From registration to teardown, SIP signaling focuses on state control. Each request and response marks a clear step in the communicate session, ensuring both sides agree on call status before media begins or ends.

Stage SIP Message Exchange
Registration REGISTER → 200 OK
Call setup INVITE → 180 Ringing → 200 OK → ACK
Media transfer RTP media stream flows
Call teardown BYE → 200 OK

A SIP call flow follows a few easy steps to connect you. First, your phone sends a message to ask for a chat. The other phone hears this and starts to ring. It sends a signal back to show it is ready. This setup happens in a split second before you hear any sound.

When the person answers, the two devices agree to talk. They stop using SIP for a moment and start sending your voice data. This is the part where you actually hear the other person. The system stays quiet in the background while you have your conversation.

Once you hang up, your phone sends a final note to end the session. The other side confirms the call is over. This step cleans up the connection so the line is ready for a new call. The process is like a quick handshake at the start and end of a meeting.

The SIP Message Structure

SIP messages use plain text, which is honestly pretty nice. It’s like HTTP or email; you can crack open a packet capture and just read what’s happening. No mysterious binary code to decipher.

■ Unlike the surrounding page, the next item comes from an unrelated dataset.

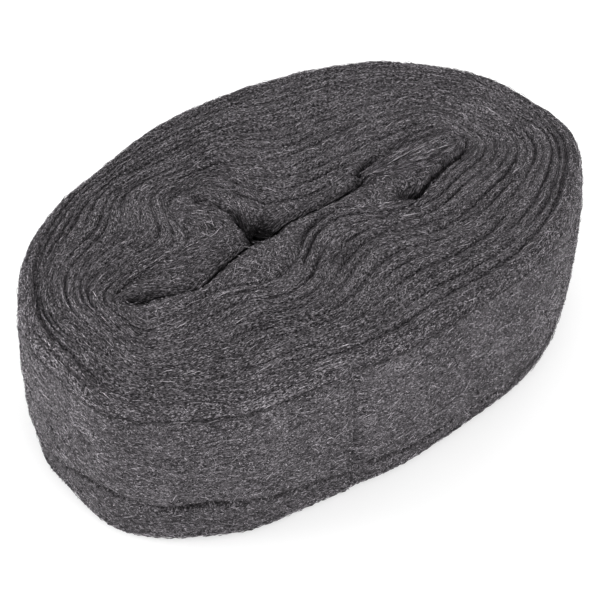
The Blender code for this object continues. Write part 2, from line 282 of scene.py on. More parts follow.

Every SIP message has the same basic structure. Your phone, the server, everything in between can parse these messages the same way, even if they’re made by completely different companies on opposite sides of the world.

What’s inside a SIP message:

  • Start Line – A SIP message start line contains the basic instructions for the call. It shows the type of action the phone wants to take. For example, it might say “INVITE” to start a new chat. It also includes the digital address of the person you want to reach. This address looks like an email but works for your phone.
  • Via header – Every time a SIP message passes through a server, that device adds its Via header to the stack. This creates a trail showing the complete path the message took. Responses follow these breadcrumbs backwards to reach the original sender reliably.
  • From header – It identifies who initiated the call, and it never changes during the entire session. Even if the call gets transferred multiple times and bounces through different servers, the From header still shows the original caller for tracking and billing purposes.
  • To header – It shows who you’re trying to reach. When a call starts, it might just have the extension you dialed. As the system figures out where that person actually is, the To header gets updated to reflect the final destination device.
  • Call-ID – Think of it as a session fingerprint. Every call gets a globally unique Call-ID when it starts, and that ID stays attached to every single message in that conversation. This keeps everything organized, even when messages cross multiple networks and servers.
  • CSeq (Command Sequence) – The header numbers each request within a session so they get processed in the right order. It prevents confusion when multiple messages arrive close together. Each new request increments the sequence number, helping devices match responses to their corresponding requests properly.
  • Contact header – It provides the direct address where you can actually reach the user right now. Once the call is established, devices use this Contact address for future messages instead of going through the whole lookup process again, making communication faster.
  • User-Agent header – The User-Agent header tells the system about the device you use. It lists the brand and the software version of your phone or app. This helps the network understand what features your device supports. It acts like an ID card for your hardware during the call setup.
  • Message Body (SDP) – The Message Body contains the Session Description Protocol (SDP) information. This part does not handle the call signaling. Instead, it describes the technical details of the media. It lists which audio or video formats your phone can use. It also shares the specific port where you want to receive the voice data.

SIP Methods (The Actions)

SIP methods are specific commands that tell the network what to do. Each method starts a different action for your call or device. They work like simple instructions in a conversation. Here are the most common methods used in every chat.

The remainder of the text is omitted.